Redakcja Bieganie.pl
Reprezentujący Polskę między innymi podczas ostatnich igrzysk olimpijskich w Tokio biegacz długodystansowy Marcin Chabowski jest również popularnym trenerem amatorów. W niedawnym wpisie na swoich mediach społecznościowych nie zostawił suchej nitki na metodach konkurencyjnego „trenera / blogera”. O kogo chodzi i czy krytyka jest uzasadniona?
Częstą praktyką wśród trenerów biegowych jest chwalenie się progresem swoich podopiecznych.
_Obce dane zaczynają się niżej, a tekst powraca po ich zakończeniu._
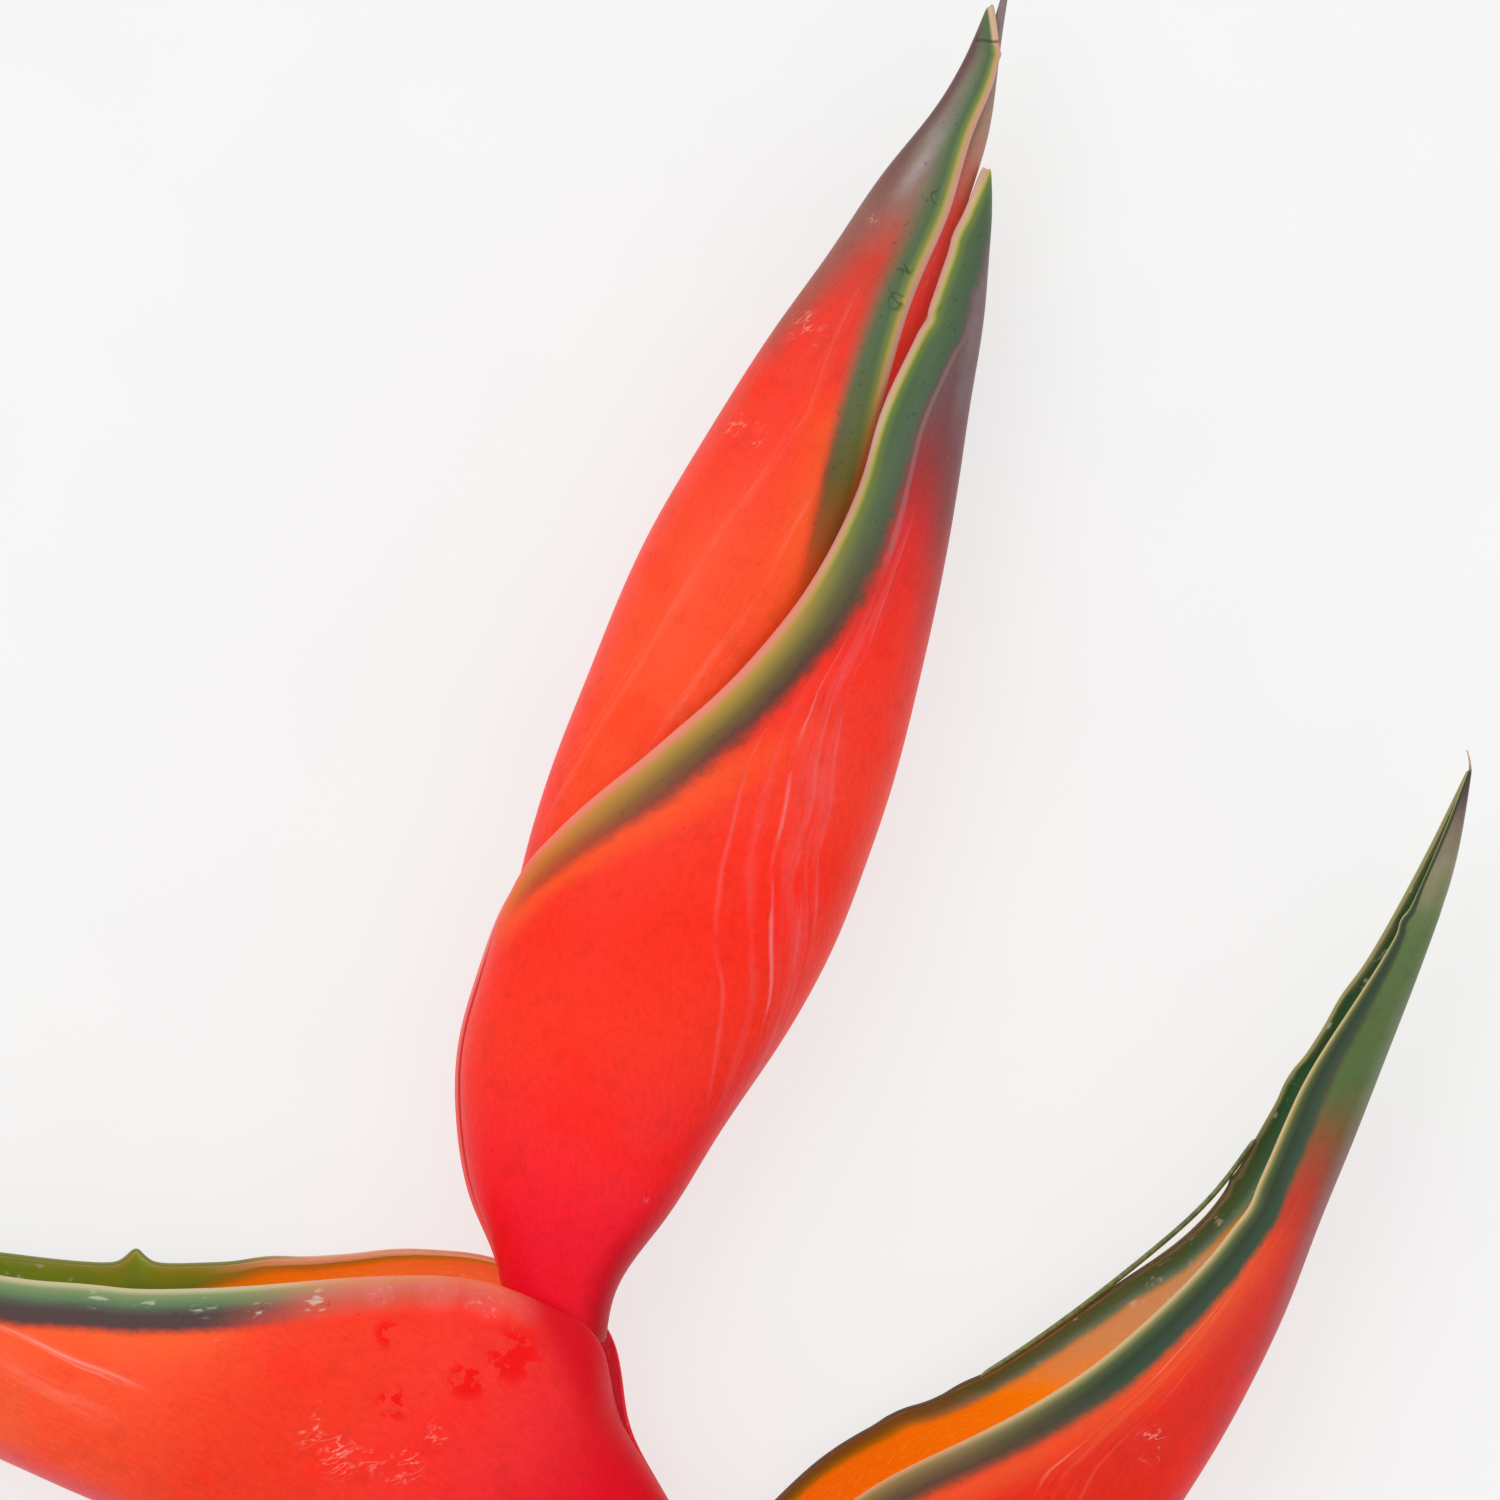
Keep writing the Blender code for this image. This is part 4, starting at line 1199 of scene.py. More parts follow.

Nie inaczej postępuje wciąż aktywny wyczynowy biegacz Marcin Chabowski, który równolegle prężnie rozwija swoją działalność trenerską.
Będący w szeregach armii zawodnik, który dokładnie jutro (29.04) będzie obchodził dziesięciolecie swojego rekordu życiowego w maratonie (2:10:07), w swoim niedawnym wpisie nie skupił się wyłącznie na chwaleniu swojego trenerskiego warsztatu, ale również ostro skrytykował poprzedniego opiekuna jednego ze swoich aktualnych podopiecznych.
„Adama przejąłem po innym trenerze/ blogerze No co mogę napisać o jego wcześniejszej współpracy trenował co najmniej dla mnie „dziwnie”. Chyba weszło za dużo blogów i nowinek oraz materiałów na YT „ – pisze Chabowski.
Prześledziwszy historię opisanego przez Chabowskiego zawodnika szybko trafiamy na przynależność klubową jaką deklarował on podczas jesiennego startu w Maratonie Warszawskim. „Matner Running Team” może sugerować, że Chabowski ma na myśli znanego trenera i autora niezwykle popularnych materiałów o bieganiu na platformie YouTube Pawła Matnera. Fragment o „materiałach na YT” również zdaje się potwierdzać te przypuszczenia.
Paweł Matener sam przedstawia się następująco: „Biegam od 2004 roku. Jestem mgr Fizjoterapii, trenerem biegania, trenerem przygotowania motorycznego, biegaczem długodystansowym z bogatym doświadczeniem i medalistą Mistrzostw Polski. Moje wykształcenie razem z doświadczeniem i pasją przekładają się na zdrowy trening, bieganie bez kontuzji oraz maraton bez „ściany”. A wszystko to z uśmiechem na twarzy. „– pisze na swojej stronie internetowej.
Do swoich największych sukcesów Matner zalicza 1. miejsce podczas Drużynowych Mistrzostw Polski w Lekkkoatletyce (2016 rok), 2 miejsce w Półmaratonie Poznańskim (2015 rok) oraz 16 lat treningu bez kontuzji. Osiągniecia te wyglądają blado przy medalowym dorobku Chabowskiego, który jest nie tyko wielokrotnym mistrzem Polski na różnych dystansach, ale też między innymi mistrzem Europy juniorów.
Czy jednak to daje mandat, aby krytykować konkurencyjnego trenera? Czy faktycznie klasa sportowa zawsze przekłada się na umiejętności prowadzenia innych biegaczy? Czym kierować się przy wyborze trenera biegowego? Zachęcamy do dyskusji i wymiany doświadczeń.